Memorability comes from being distinctive and interesting. Take Hans Landa, one of the most loathsome villains in cinema, played by Christoph Waltz in Inglorious Basterds.

He is brutal and heinous. Yet, he is charming and polite. He is ruthless. Yet he is playful. He is opportunistic. Yet he is loyal. Or take Jules Winnfield, portrayed by Samuel L. Jackson in Pulp Fiction.

He is a hitman, yet he has moral complexity. Advertising rarely gives us the opportunity to develop such complex characters, yet Tarantino could inspire us to make ads that are less sterile, less generic, and less ‘Shutterstocky’.

If not fully Tarantinesque, at least by giving more teeth to our perennial housewives’ characters.

Talk to me like I’m smart

Have you seen The Social Network? It was written by Aaron Sorkin. I love how he plays with words. He writes the most incredible dialogues. Witty and rhythmic.

Most of all, he writes dialogues meant for smart people. Watching Jesse Eisenberg deliver text written by Aaron Sorkin in Social Network is pure beauty. He delivers about 316 syllables per minute – about twice more than in an average dialogue scene.

The copy is crafted for rhythm, and Sorkin creates poetic structures using meters to make dialogues stickier.

Advertising often dumbs things down, oversimplifies, and aims for ‘the lowest common denominator’. Maybe Sorkin could inspire us to craft for elevation, valuing the intelligence and sophistication of our audience.

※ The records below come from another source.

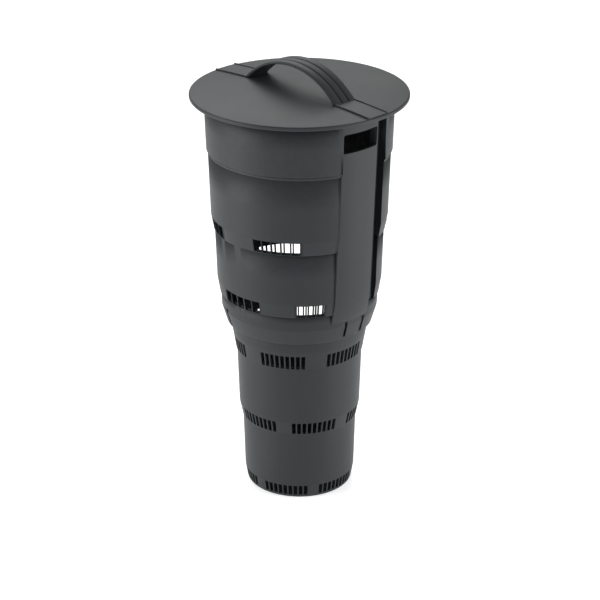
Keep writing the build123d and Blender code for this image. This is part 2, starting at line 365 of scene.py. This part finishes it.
def placeStages(basket, radius, height):
    # each stage as a dictionary in metres, with the heights and radius of its slots
    stages = []
    for index, (wall, narrowing, shoulder, inset, ledge) in enumerate(basket["stages"]):
        stage = {
            "radius": radius, "height": height,
            "wallSlope": narrowing / wall, "bandSlope": inset / shoulder,
            "cornerRadius": radius - narrowing * mm, "corner": height - wall * mm,
            "footRadius": radius - (narrowing + inset) * mm, "foot": height - (wall + shoulder) * mm,
            "slots": basket["slots"].get(index), "ledge": ledge,
        }
        if stage["slots"]:
            stage["slots"]["high"] = stage["corner"] - stage["slots"]["top"] * mm
            stage["slots"]["low"] = stage["foot"] + stage["slots"]["bottom"] * mm
            stage["slots"]["radius"] = stage["cornerRadius"]
        stages.append(stage)
        radius, height = stage["footRadius"] - ledge * mm, stage["foot"]
    return stages


def radiusAt(stages, height):
    for stage in stages:
        if height >= stage["corner"]:
            return stage["cornerRadius"] + (height - stage["corner"]) * stage["wallSlope"]
        if height >= stage["foot"]:
            return stage["cornerRadius"] - (stage["corner"] - height) * stage["bandSlope"]
    return stages[-1]["footRadius"]


def stageRings(stages, extraHeights=()):
    # rings from the top down: radius, height and the slots whose columns they follow
    rings = []
    for stage in stages:
        slots = stage["slots"]
        heights = {stage["corner"] + softCorner, stage["corner"] - softCorner}
        if slots:
            heights |= {slots["high"], slots["low"]}
            if 0 < stage["corner"] - slots["high"] < softCorner:
                heights.discard(stage["corner"] - softCorner)
        if stage["corner"] - stage["foot"] < 4 * mm:
            heights = {stage["corner"]}        # a step, with no soft corner
        rings.append((stage["radius"], stage["height"], None))
        rings.append((
            (stage["radius"] + stage["cornerRadius"]) / 2, (stage["height"] + stage["corner"]) / 2, None
        ))
        heights |= {height for height in extraHeights if stage["corner"] < height < stage["height"]}
        for height in sorted(heights, reverse=True):
            rings.append((radiusAt([stage], height), height, slots))
        if stage["ledge"]:
            rings.append((stage["footRadius"], stage["foot"], slots))
    return rings


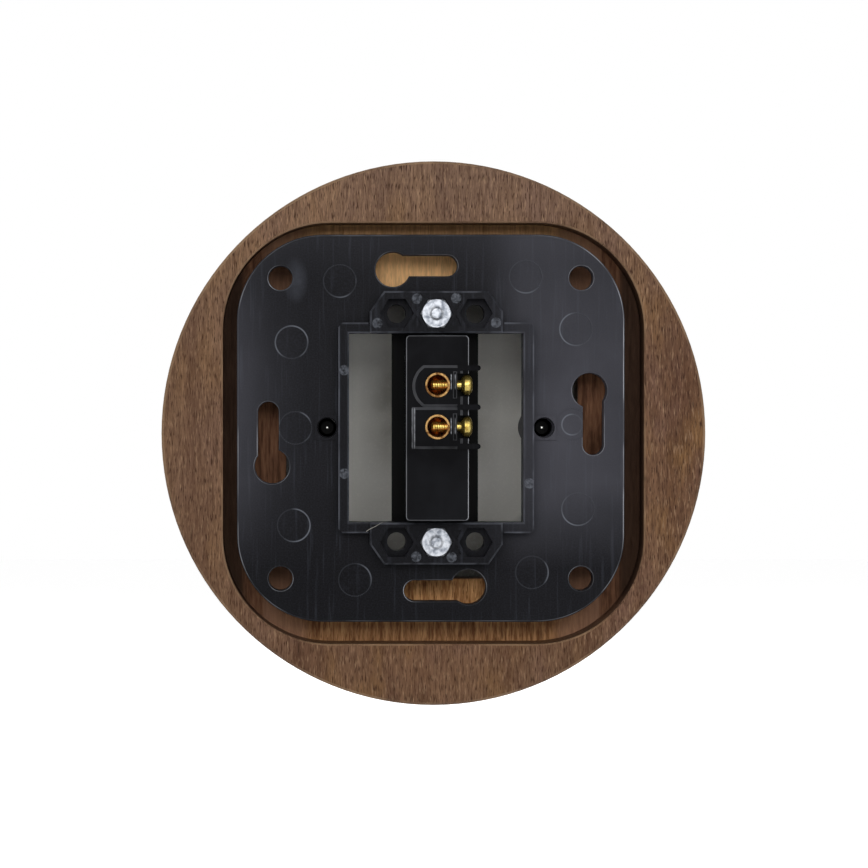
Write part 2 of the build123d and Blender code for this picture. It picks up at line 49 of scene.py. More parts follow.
# Camera, set by the photograph: square to the plate from side to side, a little left of it and above it.
# AIM is the place on the wall plane at the image's centre.
CAMERA_DISTANCE = 450 * MM
CAMERA_SIDE = 22 * MM
CAMERA_RISE_DEG = 0.7
SENSOR_MM = 36.0
PX_PER_MM = 5.417
IMAGE_PX = 868
PLATE_PX = (430.8, 428.4)
AIM_X, AIM_Z = ((place - IMAGE_PX / 2) / PX_PER_MM * MM for place in PLATE_PX)

# Lamps: name, place, width and height in metres, and watts
LAMPS = [
    ("soft_left", (0.36, 0.60, 0.34), 0.55, 0.5, 1.7),
    ("soft_right", (-0.36, 0.60, 0.34), 0.55, 0.5, 1.7),
    ("strip_left", (0.60, 0.34, 0.06), 0.06, 0.5, 0.45),
    ("strip_right", (-0.60, 0.34, 0.06), 0.06, 0.5, 0.45),
    ("soft_front", (0.0, 0.66, 0.24), 0.6, 0.24, 1.5),
    ("soft_face_left", (-0.4, -0.58, 0.3), 0.6, 0.6, 2.2),
    ("soft_face_right", (0.4, -0.58, 0.3), 0.6, 0.6, 2.2),
]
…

It’s both substance and style

Se7en, a dark movie if ever there was one. As we follow Brad Pitt and Morgan Freeman investigating a series of gruesome murders inspired by the seven deadly sins; every scene has moody lighting, overcast skies, desaturated colour palette, wet streets, a gritty atmosphere, right until the last scene.

As the murderer makes his final move, directly targeting the detectives in a heart-wrenching moral dilemma. Then the sun is shining, and the landscape is open and rural.

David Fincher is a brilliant filmmaker, detail-oriented, meticulously crafting every element of the visual experience, the lighting, the camera movements, the mood, the architecture.

The attention to detail ensures that the environment feels authentic.

Advertising often focuses on what we are communicating. Meanwhile, how we communicate is often stuck in a generic Adland that feels fake. Maybe Fincher could inspire us to create a portrayal of reality that is deeper and more grounded in authenticity and details.

There’s more that can inspire us on the screen. Try watching an Alfred Hitchcock movie. Or, for a lighter moment, Richard Curtis.

Maybe it’s a good time to make your own watchlist and follow Jack London’s advice about inspiration and “go after it with a club.”